Beady Eye- Bring the Light



Fotoğraf: Dilan Bozyel
Ve geçtiğimiz Cumartesi Salon İKSV'de Melis Danişmend konserini de yazıya iliştirmek isterim. Sanırım son dönemde sonuna kadar kaldığım az konserlerden biri oldu. Akustik ne iyi oldu, ne güzel dinledik, dinlendik... Bir de tabii, metrekare başına düşen eş dost oranı nedeniyle de iyi bir "sosyalleşme" alanı oldu galiba bu bize. Meltem Fıratlı ve Neslihan Akdaş'ın başı çektiği Cihangir grubu oradaydı misal. "Evden çıkasım yok" adamı, albümün kaydedildiği We Play'in sahibi Haluk Polat oradaydı. "Kompile" Multitap'le görüştük, ne iyi oldu! Kaçak'ın gür sesli gür saçlı insanı Övünç Dan şahane gelişmelerden haberdar etti bizi. 46'nın güzide müzik yazarı Zeynep Okyay yırtık pırtık çoraplarıyla teşrif etti, "Bu çorabı çok aradım" dedi. Danişmend'in eski grubu üçnoktabir elemanları da hemen hemen oradaydı. Vatan'ın dertlere deva Eda Solmaz'ı Can Bonobo'yu dinletti bana kulaklığından. Harun İzer "Miller Freshtival'e kim gelsin" koltuğunda otururken tek merakımız "Artık Miller Freshtival diyemeyeceğiz, değil mi?" diye sormaktı. (Merak edenler için, şimdilik Freshtival tehlikede görünmüyor gibi.) Gazeteci ordusu önce Salon'un hemen yanındaki İki Oda'da ağırlandı. Velhasıl, eğlenceli bir geceydi; Pro'nun delisi, "trend insanı" Ece Çelebioğlu'na ve İKSV'den Ayşe Bulutgil'e çok teşekkür ederiz. Ve tabii Melis Danişmend ile ekibine de, albümdeki gibi çalıp söylemek, hiç detone olmadan büyük medeni cesaret göstermek ve bu işi kotarmak kolay iş değil. Darısı, insan kıramayıp müzisyen bile olmayan bir ekiple çalma "cesareti" (!) gösterenlere, umarım Melis'in başarısı benim pek güzel bazı arkadaşlarıma da örnek olur....

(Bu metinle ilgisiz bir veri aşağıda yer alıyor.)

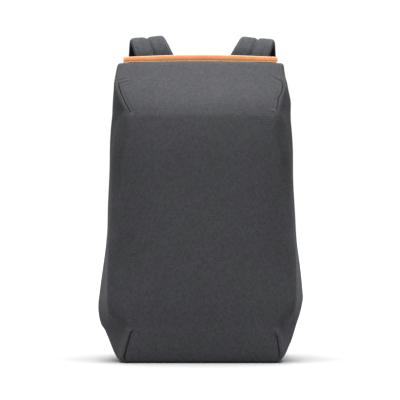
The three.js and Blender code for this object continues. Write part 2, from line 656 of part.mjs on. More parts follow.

* Bu arada Melis Danişmend'in bir sonraki performansı 2 Şubat'ta Babylon'da. Özellikle "Her Şey Normal"i bir kez daha canlı dinlemek için gidilir. Tabii önden bir pastil almakta fayda var. Sahne önünde şarkıya eşlik edeyim diye yırtınırken yıprattık boğazları.